Tom, 78, is also known by many area residents as the author of “Many Beaucoup Magics,” Tom's 2015 fictional account of his time as a Green Beret with U.S. Special Forces in the Vietnam War. Tom says the book, which essentially “took 50 years to write,” was dedicated to mothers because “in any war, mothers are the ultimate victims.”

Now Tom has a new book, which is even more surreal than his Vietnam novel. Titled “The Secret Apartment: Vet Stadium, a Surreal Memoir,” the non-fiction book tells the bizarre story of how the author literally lived in an empty concession stand just inside the left field foul pole at Veterans Stadium, which he furnished as an apartment, from 1979 to 1981.

Garvey's uncles, the Nilon brothers, had a contract to run the concession and novelty stands as well as the parking lots at the Vet. When Terry Nilon, Garvey's cousin, left to open a sports memorabilia store in South Jersey, Tom was given the job along with keys to an office at the Vet and a stadium entrance.

The concession stand Garvey chose to make his home was in an area on the 200 level with little food traffic. It was about 20 yards long by 10 yards wide. Garvey put up wall-to-wall cardboard boxes, but behind the boxes was a corridor that led to his secret apartment.

“I basically hid in plain sight,” said Garvey last week. “Everybody was so used to seeing me that nobody thought anything of it. I would go past the security guards and give their security dog a couple of dog biscuits. One night I came back from Dobbs (nightclub) really hammered, and I made the mistake of wandering out to center field.

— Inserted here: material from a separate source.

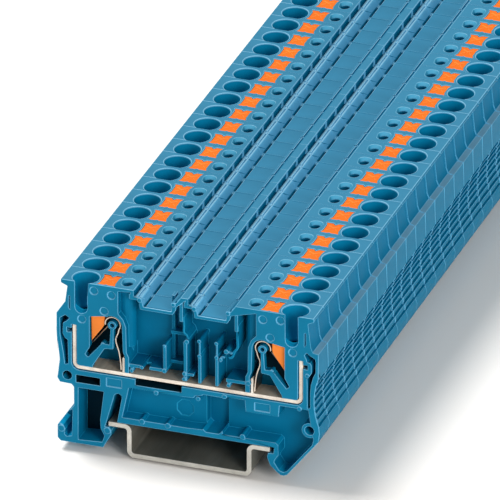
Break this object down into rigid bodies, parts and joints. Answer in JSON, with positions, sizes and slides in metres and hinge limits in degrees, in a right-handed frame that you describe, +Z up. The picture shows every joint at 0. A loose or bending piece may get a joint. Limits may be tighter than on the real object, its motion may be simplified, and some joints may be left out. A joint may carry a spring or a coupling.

I lay down on the Astroturf. The full moon was beautiful. The next thing I know, a German shepherd was licking my face, and the security guard just said, 'Oh, it's you,'

“In June of 1980 there was a twilight double-header with a really long rain delay. The second game did not end until 3 a.m. I walked out of my apartment in flip-flops and bathrobe, holding a cup of coffee. None of the fans even asked me why I was wearing flip-flops and a bathrobe. The only thing they asked was 'Where did you get that hot coffee?' I could have been naked, and nobody would have noticed.

“A lot of people knew what I was doing but didn't say anything. Some players' wives came to my place to listen to music. We'd all go out to dinner sometimes. I would even roller blade around the stadium late at night. I almost killed myself one time doing that.

“I really did not intend to have a secret apartment in Veterans Stadium. It just happened. I didn't even expect anybody to believe I had it. That was the key to my getting away with it in the first place, because it was so unbelievable.”

Veterans Stadium was demolished in 2004, but former Philadelphia Eagles Hall of Fame linebacker (from 1969 to 1976) Bill Bradley, now 74, told a reporter that he visited Garvey's secret apartment. “You go in there and think it’s just a root beer stand with a bunch of stacked-up boxes, but then it opened up into a better apartment than I had in Center City,” he said.

Garvey originally had no intention of writing a book about his “secret apartment,” but when the pandemic started, he started posting anecdotes about it on his Facebook page “just to cheer people up,” and he got so many favorable comments that he kept writing and then realized he had enough material for a book. One Facebook respondent said that reading the stories was “like eating a good dessert.”

After the book came out last fall Garvey, a Delaware County native and magna cum laude graduate of Widener University who retired as a real estate agent five years ago, was contacted by Angelo Cataldi, who hosts a local sports radio talk show. “I was on the show Dec. 9, and in the next two days I sold 600 books.”

Since then, stories have been done on the book by NPR, The Times of London, CBS Sports, New York Post and Golf Digest, among others. Garvey is currently working on a trilogy of “Three Surrealistic Memoirs.”